Extracted records:
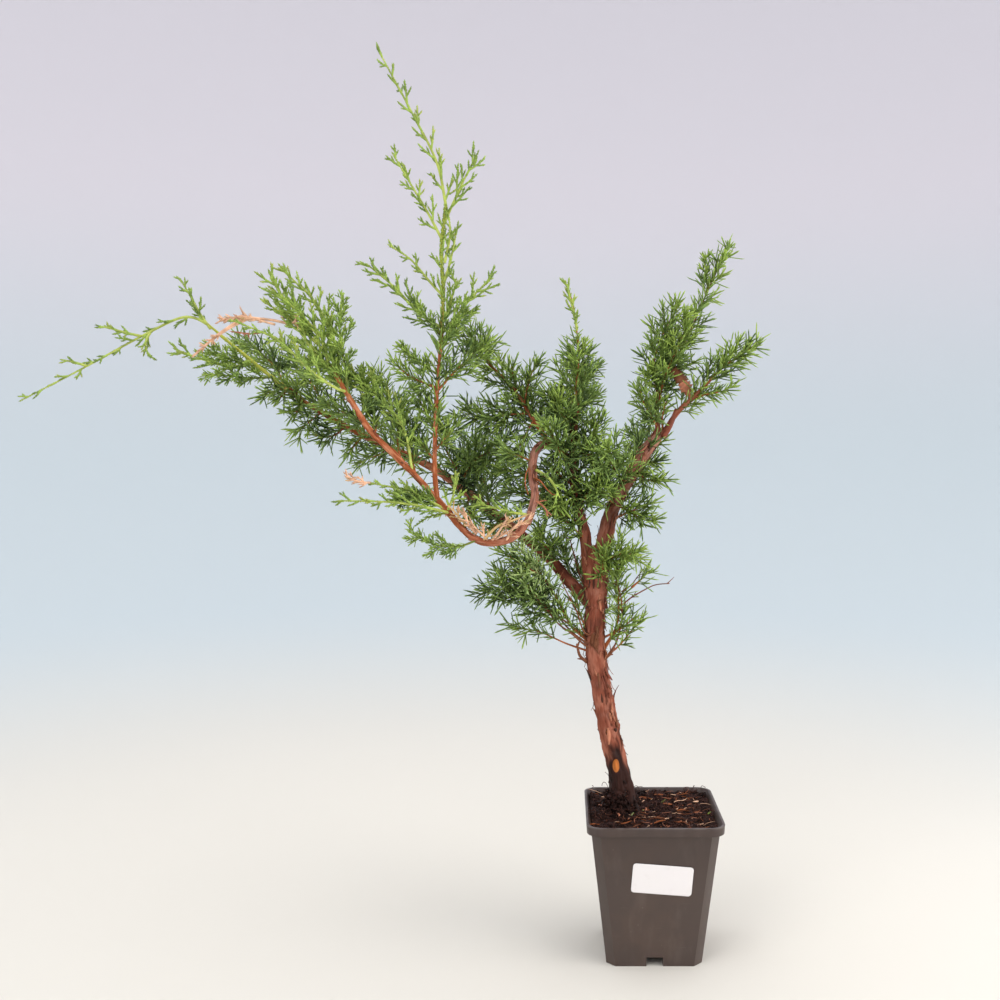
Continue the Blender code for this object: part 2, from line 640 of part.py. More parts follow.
def drop_scraps(result):
    """Keep only the largest connected body of a mesh."""
    bm = bmesh.new()
    bm.from_mesh(result.data)
    bmesh.ops.dissolve_degenerate(bm, dist=WELD, edges=bm.edges)
    unseen = set(bm.verts)
    bodies = []
    while unseen:
        body, edge = set(), [unseen.pop()]
        while edge:
            vertex = edge.pop()
            body.add(vertex)
            near = {other for link in vertex.link_edges for other in link.verts} & unseen
            unseen -= near
            edge.extend(near)
        bodies.append(body)
    bodies.sort(key=len)
    bmesh.ops.delete(bm, geom=[vertex for body in bodies[:-1] for vertex in body], context="VERTS")
    bm.to_mesh(result.data)
    bm.free()


def build_mass(mass, stem, space, look):
    """One mass of foliage: stem, twigs and needles, fused into one solid."""
    chance = random.Random(f"{SEED} {mass.name}")
    body = needled_twig(stem, (STEM_WIDTH, TIP_WIDTH), mass.leaf, space, chance, mass.bare)
    result = add_object(mass.name, body, look)
    fused = bpy.data.collections.new(mass.name)
    bpy.context.scene.collection.children.link(fused)
    for line in twig_curves(mass, stem, space, chance):
        body = needled_twig(line, (TWIG_WIDTH, TIP_WIDTH), mass.leaf, space, chance, TWIG_BARE)
        twig = add_object("twig", body)
        bpy.context.scene.collection.objects.unlink(twig)
        fused.objects.link(twig)
    if fused.objects:
        modifier = result.modifiers.new("Fuse", "BOOLEAN")
        modifier.operation = "UNION"
        modifier.operand_type = "COLLECTION"
        modifier.collection = fused
        modifier.solver = "MANIFOLD"
        mesh = evaluated_mesh(result)
        result.modifiers.remove(modifier)
        result.data = mesh
    for twig in list(fused.objects):
        bpy.data.objects.remove(twig)
    bpy.data.collections.remove(fused)
    drop_scraps(result)


def mass_stem(mass, carrier):
    """The middle line of a mass's stem, starting clear of the limb that carries it."""
    return respace(clear_start(smooth_curve(mass.route, STEM_STEP), STEM_WIDTH, carrier), STEM_STEP)


def build_tree():
    """The trunk, the boughs and the foliage."""
    bark = material("bark", (0.200, 0.072, 0.042), 0.9)
    shapes = {}
    for limb in LIMBS:
        shapes[limb.name] = limb_shape(limb, shapes)
        build_limb(limb, *shapes[limb.name], bark)
    stems = {mass.name: mass_stem(mass, shapes[mass.limb]) for mass in MASSES}
    for mass in MASSES:
        look = material(mass.name, mass.leaf.colour)
        space = Space(mass.name, stems, list(shapes.values()))
        build_mass(mass, stems[mass.name], space, look)


def stand_on_origin():
    """Move everything so that the middle of the bounding box's underside is the origin."""
    bpy.context.view_layer.update()
    solids = [item for item in bpy.context.scene.objects if item.type == "MESH"]
    corners = np.array([item.matrix_world @ vertex.co for item in solids for vertex in item.data.vertices])
    low, high = corners.min(0), corners.max(0)
    shift = Vector((-(low[0] + high[0]) / 2, -(low[1] + high[1]) / 2, -low[2]))
    for item in solids:
        item.location += shift


def main():
    """Build the pot, what fills it and the tree."""
    for item in list(bpy.data.objects):
        bpy.data.objects.remove(item)
    build_pot()
    build_compost(Vector(LIMBS[0].route[0]) * MM)
    build_label()
    build_tree()
    stand_on_origin()


main()
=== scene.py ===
"""Looks of a young juniper in its square nursery pot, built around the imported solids.

The tree is grown by the rule of the part's source. Each mass of foliage keeps its stem, and its
twigs, twiglets and leaves branch from that stem within the same reach and the same space between
the other stems. A route is given as x, y and z in turn, in mm from the middle of the pot's underside.
"""

import logging
import math
import random
from collections.abc import Callable, Iterator
from contextlib import contextmanager
from dataclasses import dataclass, field
from enum import Enum
from functools import cache

import bmesh
import bpy
import numpy as np
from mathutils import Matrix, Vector, noise


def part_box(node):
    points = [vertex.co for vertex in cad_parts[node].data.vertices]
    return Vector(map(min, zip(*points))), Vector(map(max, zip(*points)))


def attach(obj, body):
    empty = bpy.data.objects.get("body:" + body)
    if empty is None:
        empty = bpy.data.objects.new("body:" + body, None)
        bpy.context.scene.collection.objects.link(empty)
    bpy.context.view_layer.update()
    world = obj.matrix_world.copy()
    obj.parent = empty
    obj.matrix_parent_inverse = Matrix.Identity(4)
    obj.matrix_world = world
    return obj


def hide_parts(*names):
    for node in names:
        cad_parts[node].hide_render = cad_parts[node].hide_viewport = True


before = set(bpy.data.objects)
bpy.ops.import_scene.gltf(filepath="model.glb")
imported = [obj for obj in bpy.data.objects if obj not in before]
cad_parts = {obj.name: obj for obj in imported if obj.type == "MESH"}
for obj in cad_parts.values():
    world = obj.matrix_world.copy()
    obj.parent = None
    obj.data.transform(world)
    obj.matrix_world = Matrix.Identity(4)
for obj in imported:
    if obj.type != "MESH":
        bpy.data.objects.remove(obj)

LOG = logging.getLogger("juniper")
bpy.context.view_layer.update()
MM = 0.001
SEED = 7
ROOT = "root"
GOLDEN_TURN = math.radians(137.5)

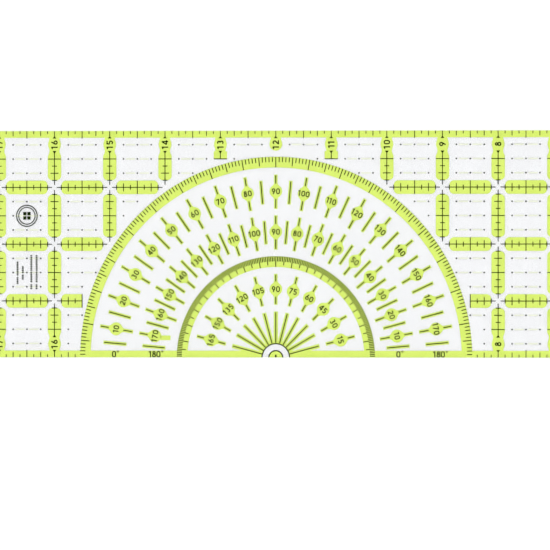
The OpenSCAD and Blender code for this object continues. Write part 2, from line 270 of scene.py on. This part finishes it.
def hole_loop(r, step=4.0):
    return arc_points(*HANG_HOLE, r, 360, 0, step)[:-1]


# ---- Meshes ----


def make_piece(name, verts, faces, material, stands_for=()):
    mesh = bpy.data.meshes.new(name)
    mesh.from_pydata((np.asarray(verts) * MM).tolist(), [], faces)
    mesh.materials.append(material)
    mesh.update()
    piece = bpy.data.objects.new(name, mesh)
    bpy.context.collection.objects.link(piece)
    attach(piece, "root")
    if stands_for:
        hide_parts(*stands_for)
    return piece


def filled(loops):
    """Triangles that fill the loops, facing up, over the loops' points in order."""
    points = np.vstack(loops)
    triangles = np.array(tessellate_polygon([[Vector((x, y, 0)) for x, y in p] for p in loops]))
    a, b, c = points[triangles].transpose(1, 0, 2)
    area = (b - a)[:, 0] * (c - a)[:, 1] - (b - a)[:, 1] * (c - a)[:, 0]
    triangles[area < 0] = triangles[area < 0][:, ::-1]
    return points, triangles[np.abs(area) > 1e-9]


def steps_round(loops):
    """Each point's number with the next one's, around every loop."""
    pairs, first = [], 0
    for loop in loops:
        i = np.arange(len(loop))
        pairs.append(np.column_stack([first + i, first + (i + 1) % len(loop)]))
        first += len(loop)
    return np.vstack(pairs)


def printed(name, parts, z, material, stands_for=()):
    """One layer of print.

    Each part is (loops, places), and a place is (x, y, turn in degrees, scale).
    """
    verts, faces = [], []
    count = 0
    for loops, places in parts:
        points, top = filled(loops)
        n = len(points)
        round_ = steps_round(loops)
        walls = np.column_stack([round_, round_[:, ::-1] + n])
        for x, y, turn, scale in places:
            c, s = math.cos(math.radians(turn)) * scale, math.sin(math.radians(turn)) * scale
            flat = points @ np.array([[c, s], [-s, c]]) + (x, y)
            for height in z:
                verts.append(np.column_stack([flat, np.full(n, height)]))
            faces += (top + n + count).tolist()
            faces += (top[:, ::-1] + count).tolist()
            faces += (walls + count).tolist()
            count += 2 * n
    return make_piece(name, np.vstack(verts), faces, material, stands_for)


def plate(name, z, inset, hole_r, rounding, materials, stands_for):
    """A clear plate with rounded edges. If there are two materials, the second covers its sides."""
    z0, z1 = z
    levels = []
    for k in range(ROUND_STEPS + 1):
        a = math.pi / 2 * k / ROUND_STEPS
        levels.append((rounding * (1 - math.sin(a)), z0 + rounding * (1 - math.cos(a))))
    levels += [(d, z0 + z1 - height) for d, height in reversed(levels)]
    rings = [[plate_loop(inset + d), hole_loop(hole_r + d)] for d, _ in levels]
    n = sum(len(loop) for loop in rings[0])
    verts = np.vstack([
        np.column_stack([np.vstack(loops), np.full(n, height)])
        for loops, (_, height) in zip(rings, levels)
    ])
    _, cap = filled(rings[0])
    round_ = steps_round(rings[0])
    faces = cap[:, ::-1].tolist() + (cap + (len(levels) - 1) * n).tolist()
    for k in range(len(levels) - 1):
        faces += (np.column_stack([round_, round_[:, ::-1] + n]) + k * n).tolist()
    mesh = make_piece(name, verts, faces, materials[0], stands_for).data
    if len(materials) > 1:
        mesh.materials.append(materials[1])
        sides = np.arange(len(faces)) >= 2 * len(cap)
        mesh.polygons.foreach_set("material_index", sides.astype(np.int32))


# ---- Materials ----


def new_material(name):
    material = bpy.data.materials.new(name)
    material.use_nodes = True
    nodes = material.node_tree.nodes
    nodes.clear()
    output = nodes.new("ShaderNodeOutputMaterial")
    shader = nodes.new("ShaderNodeBsdfPrincipled")
    material.node_tree.links.new(shader.outputs[0], output.inputs["Surface"])
    return material, shader


def add_node(material, kind, inputs=None, **settings):
    node = material.node_tree.nodes.new(kind)
    for key, value in settings.items():
        setattr(node, key, value)
    for key, value in (inputs or {}).items():
        if isinstance(value, bpy.types.NodeSocket):
            material.node_tree.links.new(value, node.inputs[key])
        else:
            node.inputs[key].default_value = value
    return node


def noise(material, scale, detail=2.0, stretch=None):
    """Noise in the rule's own frame, whose scale is in features per metre."""
    where = add_node(material, "ShaderNodeTexCoord").outputs["Object"]
    if stretch:
        mapping = add_node(material, "ShaderNodeMapping", {"Vector": where, "Scale": stretch})
        where = mapping.outputs[0]
    node = add_node(material, "ShaderNodeTexNoise", {
        "Vector": where, "Scale": scale, "Detail": detail,
    })
    return node.outputs["Fac"]


def toned(name, low, high, scale, roughness, stretch=None):
    """A surface whose tone and gloss vary a little over it."""
    material, shader = new_material(name)
    links = material.node_tree.links
    tone = add_node(material, "ShaderNodeMapRange", {
        "Value": noise(material, scale, 3, stretch), "From Min": 0.35, "From Max": 0.65,
    })
    colour = add_node(material, "ShaderNodeMix", {"Factor": tone.outputs[0]}, data_type="RGBA")
    colour.inputs[6].default_value = (*low, 1)
    colour.inputs[7].default_value = (*high, 1)
    links.new(colour.outputs[2], shader.inputs["Base Color"])
    gloss = add_node(material, "ShaderNodeMapRange", {
        "Value": noise(material, 900), "To Min": roughness - 0.06, "To Max": roughness + 0.06,
    })
    links.new(gloss.outputs[0], shader.inputs["Roughness"])
    return material, shader


def lets_lamps_through(material, shader, tint):
    """Plastic that shades nothing: light rays from lamps and sky pass straight through it."""
    links = material.node_tree.links
    through = add_node(material, "ShaderNodeBsdfTransparent", {"Color": (*tint, 1)})
    is_shadow = add_node(material, "ShaderNodeLightPath").outputs["Is Shadow Ray"]
    mix = add_node(material, "ShaderNodeMixShader", {
        0: is_shadow, 1: shader.outputs[0], 2: through.outputs[0],
    })
    output = next(n for n in material.node_tree.nodes if n.type == "OUTPUT_MATERIAL")
    links.new(mix.outputs[0], output.inputs["Surface"])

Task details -
Exact duplication is required for the lines above, from the line that contains "build_pot()" to the line that contains "from mathutils import Matrix, Vector, noise", inclusive; omit all others.

The output -
    build_pot()
    build_compost(Vector(LIMBS[0].route[0]) * MM)
    build_label()
    build_tree()
    stand_on_origin()


main()
=== scene.py ===
"""Looks of a young juniper in its square nursery pot, built around the imported solids.

The tree is grown by the rule of the part's source. Each mass of foliage keeps its stem, and its
twigs, twiglets and leaves branch from that stem within the same reach and the same space between
the other stems. A route is given as x, y and z in turn, in mm from the middle of the pot's underside.
"""

import logging
import math
import random
from collections.abc import Callable, Iterator
from contextlib import contextmanager
from dataclasses import dataclass, field
from enum import Enum
from functools import cache

import bmesh
import bpy
import numpy as np
from mathutils import Matrix, Vector, noise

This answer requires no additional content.